[Modeling code records]
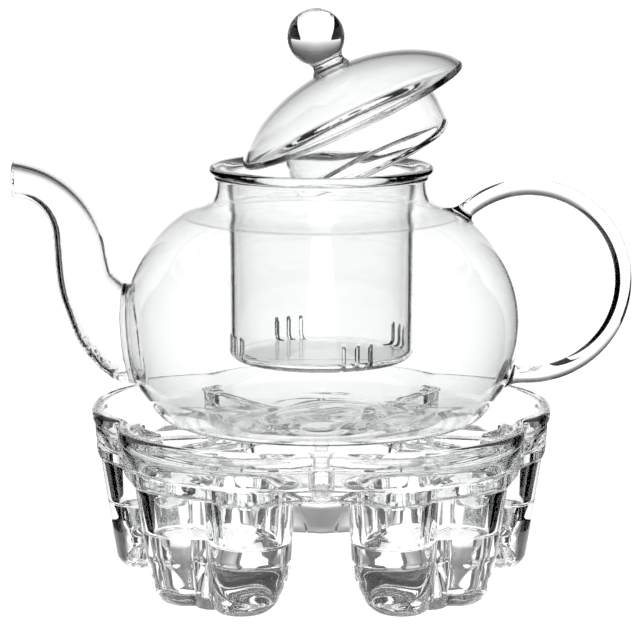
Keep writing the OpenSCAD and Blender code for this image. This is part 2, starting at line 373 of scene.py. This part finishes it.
@dataclass(frozen=True)
class GlassFinish:
    """A clear glass: its optics and the slight unevenness of its surface."""

    slot: str
    make: Make
    ior: float = 1.47
    tint: tuple[float, float, float] = (0.985, 0.99, 0.99)
    ripple: float = 0.05
    ripple_size: tuple[float, float, float] = (18.0, 18.0, 120.0)

    def material(self, surface: bpy.types.NodeTree) -> bpy.types.Material:
        """Makes the glass's shader material.

        Args:
            surface: the shared surface group.

        Returns:
            The material.
        """
        made = bpy.data.materials.new(self.slot)
        made.use_nodes = True
        nodes, links = made.node_tree.nodes, made.node_tree.links
        shader = nodes["Principled BSDF"]
        shader.inputs["Base Color"].default_value = (*self.tint, 1.0)
        shader.inputs["Metallic"].default_value = 0.0
        shader.inputs["Transmission Weight"].default_value = 1.0
        shader.inputs["IOR"].default_value = self.ior
        shader.inputs["Roughness"].default_value = 0.0
        place = nodes.new("ShaderNodeTexCoord")
        uneven = nodes.new("ShaderNodeGroup")
        uneven.node_tree = surface
        uneven.inputs["Size"].default_value = self.ripple_size
        bump = nodes.new("ShaderNodeBump")
        bump.inputs["Strength"].default_value = self.ripple
        bump.inputs["Distance"].default_value = MM
        links.new(place.outputs["Object"], uneven.inputs["Place"])
        links.new(uneven.outputs["Height"], bump.inputs["Height"])
        links.new(bump.outputs["Normal"], shader.inputs["Normal"])
        return made


def surface_group() -> bpy.types.NodeTree:
    """Makes the node group for the slow waves in the surface of hand-worked glass.

    Returns:
        The group: Place and Size go in, Height comes out.
    """
    tree = bpy.data.node_groups.new("glass_surface", "ShaderNodeTree")
    for name in ("Place", "Size"):
        tree.interface.new_socket(name, in_out="INPUT", socket_type="NodeSocketVector")
    tree.interface.new_socket("Height", in_out="OUTPUT", socket_type="NodeSocketFloat")
    nodes, links = tree.nodes, tree.links
    given, result = nodes.new("NodeGroupInput"), nodes.new("NodeGroupOutput")
    scaled = nodes.new("ShaderNodeVectorMath")
    scaled.operation = "MULTIPLY"
    waves = nodes.new("ShaderNodeTexNoise")
    waves.inputs["Scale"].default_value = 1.0
    waves.inputs["Detail"].default_value = 1.5
    links.new(given.outputs["Place"], scaled.inputs[0])
    links.new(given.outputs["Size"], scaled.inputs[1])
    links.new(scaled.outputs[0], waves.inputs["Vector"])
    links.new(waves.outputs[0], result.inputs["Height"])
    return tree


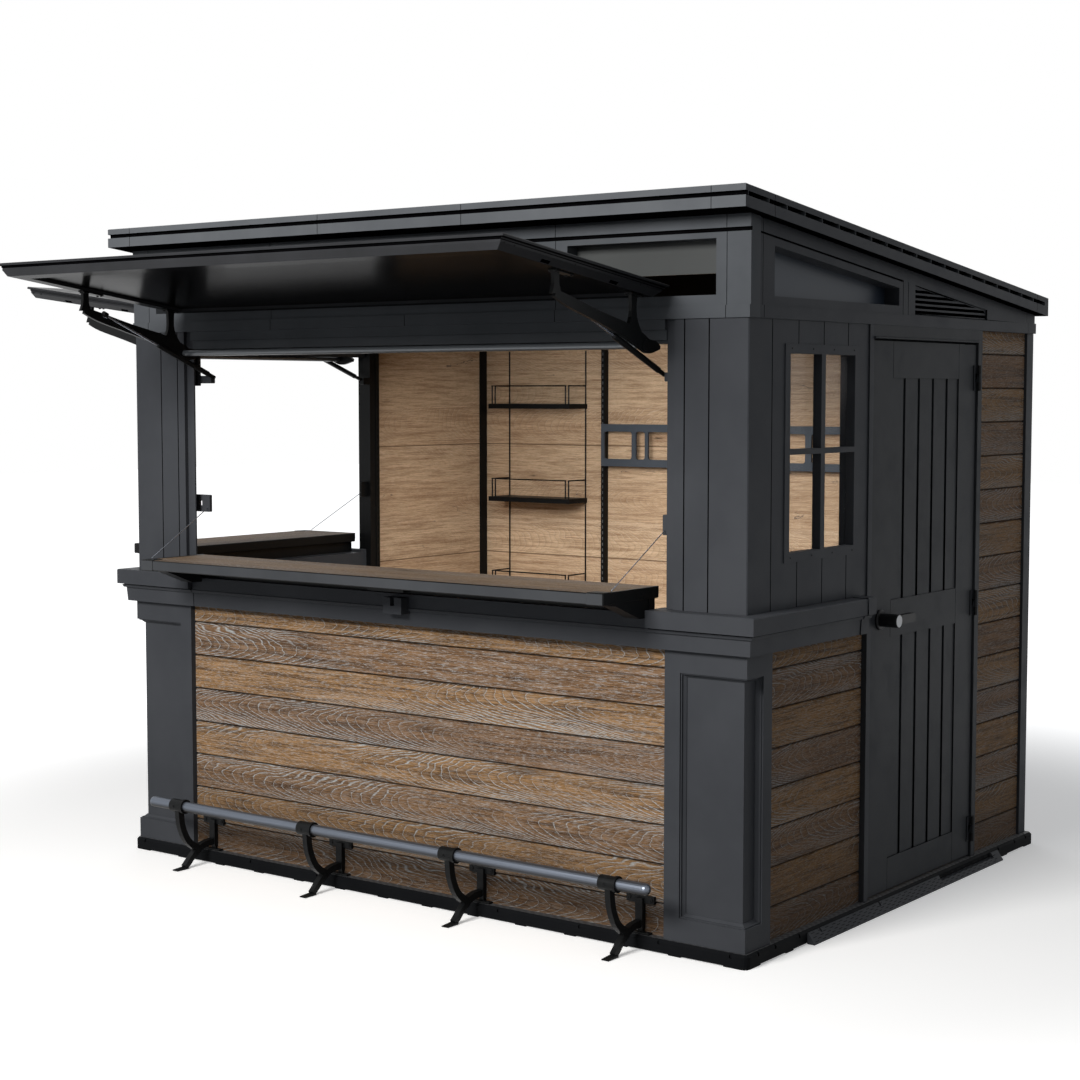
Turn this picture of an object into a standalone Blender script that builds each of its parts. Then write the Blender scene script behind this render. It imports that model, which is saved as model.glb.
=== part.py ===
"""Garden bar hut with an open serving hatch on the front and one on the left side.

Metres, +Z up. The front faces -Y and the bar front runs along X. The origin is the middle of
the base on the ground. In the sizes, a counts along X from the left end of the base and b
counts along Y from its front edge; place() moves them into the centred frame. Fittings that
come on the front and on the left side are drawn once, from distances along the wall, outwards
from the base edge and up, and spot() puts them on either wall.
"""
import math

import bmesh
import bpy
from mathutils import Vector

# Clearances
GAP = 0.0003
DOOR_GAP = 0.0055
DOOR_EDGE_GAP = 0.0072
FITTING_GAP = 0.003
PIN_PLAY = 0.0003

# Base slab, with small notches in its edge and shallow reliefs under it
BASE_WIDTH = 2.700
BASE_DEPTH = 2.131
BASE_HEIGHT = 0.0445
BASE_ROUND = 0.020
BASE_CHAMFER = 0.008
NOTCH_WIDE = 0.009
NOTCH_TALL = 0.012
NOTCH_DEEP = 0.005
NOTCH_BELOW_TOP = 0.003
FRONT_NOTCHES = (0.057, 0.315, 0.617, 0.945)
SIDE_NOTCHES = (0.071, 0.173, 0.321)
RELIEF_PITCH = 0.206
RELIEF_FOOT = 0.045
RELIEF_TALL = 0.004
RELIEF_DEEP = 0.010
RELIEF_END = 0.060

# Threshold ramp
RAMP_OUT = 0.027
RAMP_TOP = 0.036
RAMP_EDGE = 0.003
RAMP_FRONT = 0.368
RAMP_REAR = 1.794
RAMP_CUT_FRONT = 1.300
RAMP_CUT_REAR = 1.735
RAMP_CUT_DOWN = 0.016
RAMP_NOTCHES = (0.4424, 0.8451)

# Heights, stacked from the ground
LOWER_WALL = 0.9032
BELT_MOULD = 0.0653
CAP_TALL = 0.0539
SILL_DROP = 0.0119
POST_TALL = 0.8825
BAND_TALL = 0.0375
FRONT_RISE = 0.2683
REAR_RISE = 0.0298
BELT_BOTTOM = BASE_HEIGHT + LOWER_WALL
CAP_BOTTOM = BELT_BOTTOM + BELT_MOULD
CAP_TOP = CAP_BOTTOM + CAP_TALL
SILL_TOP = CAP_TOP - SILL_DROP
BAND_BOTTOM = CAP_TOP + POST_TALL
BAND_TOP = BAND_BOTTOM + BAND_TALL

# How far the faces stand inside the base edge
BLOCK_INSET = 0.0145
UPPER_INSET = 0.0206
WOOD_INSET = 0.0350
BAND_INSET = 0.0150
WALL_INNER = 0.0750
REAR_INSET = 0.0246

# Lower corner blocks with a panel sunk round the corner
BLOCK_WIDE = 0.2925
BLOCK_DEEP = 0.1485
PANEL_FRONT_EDGE = 0.0560
PANEL_SIDE_EDGE = 0.0510
PANEL_BASE_EDGE = 0.0735
PANEL_HEAD_EDGE = 0.0707
PANEL_DEEP = 0.0215
PANEL_STEPS = ((0.24, 0.0), (0.24, 0.0040), (0.52, 0.0050), (0.88, 0.0130), (1.0, 0.0135))

# Belt moulding: how far each line stands out, and its height above the belt's underside
BELT_FOOT_OUT = 0.0065
BELT_FACE_OUT = 0.0100
BELT_FACE_UP = 0.0500
BELT_STEP_OUT = 0.0175
BELT_STEP_UP = 0.0515
BELT_LIP_OUT = 0.0215
BELT_LIP_UP = 0.0610
BELT_TOP_OUT = 0.0160
BELT_COVER = 0.0022
CAP_OUT = 0.0365
CAP_EASE = 0.003
CAP_TO_SIDE = 0.2420
CAP_SHELL = 0.0009
BELT_STOP = 0.039
STOP_BLOCK = 0.052
STOP_PROUD = 0.003

# Service openings and the posts beside them
OPEN_FROM_END = 0.316
POST_FACE = 0.281
STOP_SETBACK = 0.0154
STOP_THICK = 0.0060
STOP_LAP = 0.046
CORNER_EASE = 0.003
GROOVE_DEEP = 0.004
GROOVE_HALF = 0.0022
FRONT_SEAMS = (0.158, 0.245)
SIDE_SEAM_FIRST = 0.157
SIDE_SEAM_PITCH = 0.159
HEADER_TALL = 0.0734
WALL_SEAM = 0.0022
SEAM_SINK = 0.0022
END_SEAM = 0.098
HIGH_SEAM = 0.727
HEADER_STEPS = ((0.0320, 0.0100), (0.0634, 0.0220))
LEFT_OPEN_FRONT = 0.217
LEFT_OPEN_WIDE = 1.023
LEFT_POST_WIDE = 0.056
LEFT_POST_IN = 0.025
LEFT_STANDARD_WIDE = 0.022
LEFT_STANDARD_IN = 0.028
OPENING_TOP = BAND_BOTTOM - HEADER_TALL
LEFT_OPEN_REAR = LEFT_OPEN_FRONT + LEFT_OPEN_WIDE
LEFT_POST_REAR = LEFT_OPEN_REAR + LEFT_POST_WIDE

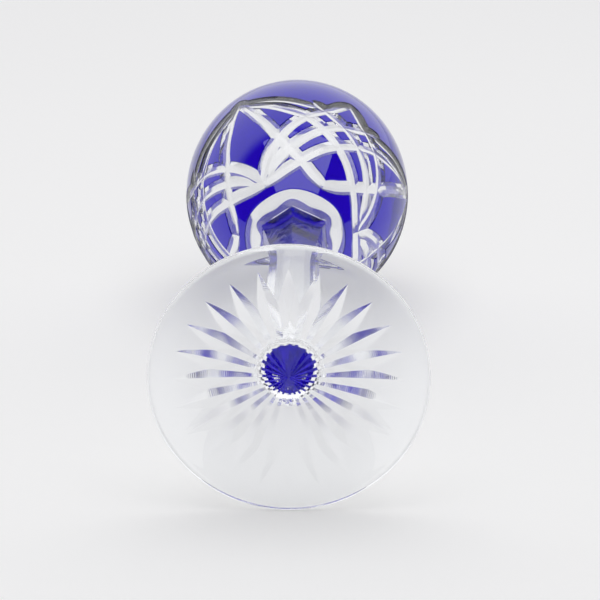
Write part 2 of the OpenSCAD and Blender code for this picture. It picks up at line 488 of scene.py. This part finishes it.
def groove(name, line, deepest, material):
    """A round-bottomed wheel cut along a line on the bowl, shallower towards its ends."""
    bowl = [on_bowl(*place) for place in line]
    lengths = [0]
    for (here, _), (there, _) in zip(bowl, bowl[1:]):
        lengths.append(lengths[-1] + (there - here).length / MM)
    bm = bmesh.new()
    face, last = None, None
    for i, (point, out) in enumerate(bowl):
        ahead = bowl[min(i + 1, len(bowl) - 1)][0] - bowl[max(i - 1, 0)][0]
        across = ahead.cross(out).normalized()
        near_end = min(lengths[i], lengths[-1] - lengths[i], GROOVE_TAPER) / GROOVE_TAPER
        depth = deepest * (1 - (1 - near_end) ** 2) - GROOVE_END_CLEAR
        widest = math.degrees(math.acos((GROOVE_R - depth - GROOVE_PROUD) / GROOVE_R))
        section = [
            point + (across * x + out * (z + GROOVE_R - depth)) * MM
            for x, z in arc(0, 0, GROOVE_R, -90 - widest, -90 + widest, steps=8)
        ]
        if face is None:
            face = bm.faces.new([bm.verts.new(p) for p in section])
        else:
            made = bmesh.ops.extrude_face_region(bm, geom=[face])["geom"]
            if i > 1:
                bmesh.ops.delete(bm, geom=[face], context="FACES_ONLY")
            face = next(g for g in made if isinstance(g, bmesh.types.BMFace))
            for vert in face.verts:
                nearest = min(range(len(last)), key=lambda k: (last[k] - vert.co).length)
                vert.co = section[nearest]
        last = section
    bmesh.ops.recalc_face_normals(bm, faces=bm.faces)
    return new_piece(name, bm, [material])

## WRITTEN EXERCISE
Please return, exactly as they appear, the lines starting at the one that contains "Turn this picture" and ending at the one that contains "the left side.".

## ANSWER FOR THIS EXERCISE
Turn this picture of an object into a standalone Blender script that builds each of its parts. Then write the Blender scene script behind this render. It imports that model, which is saved as model.glb.
=== part.py ===
"""Garden bar hut with an open serving hatch on the front and one on the left side.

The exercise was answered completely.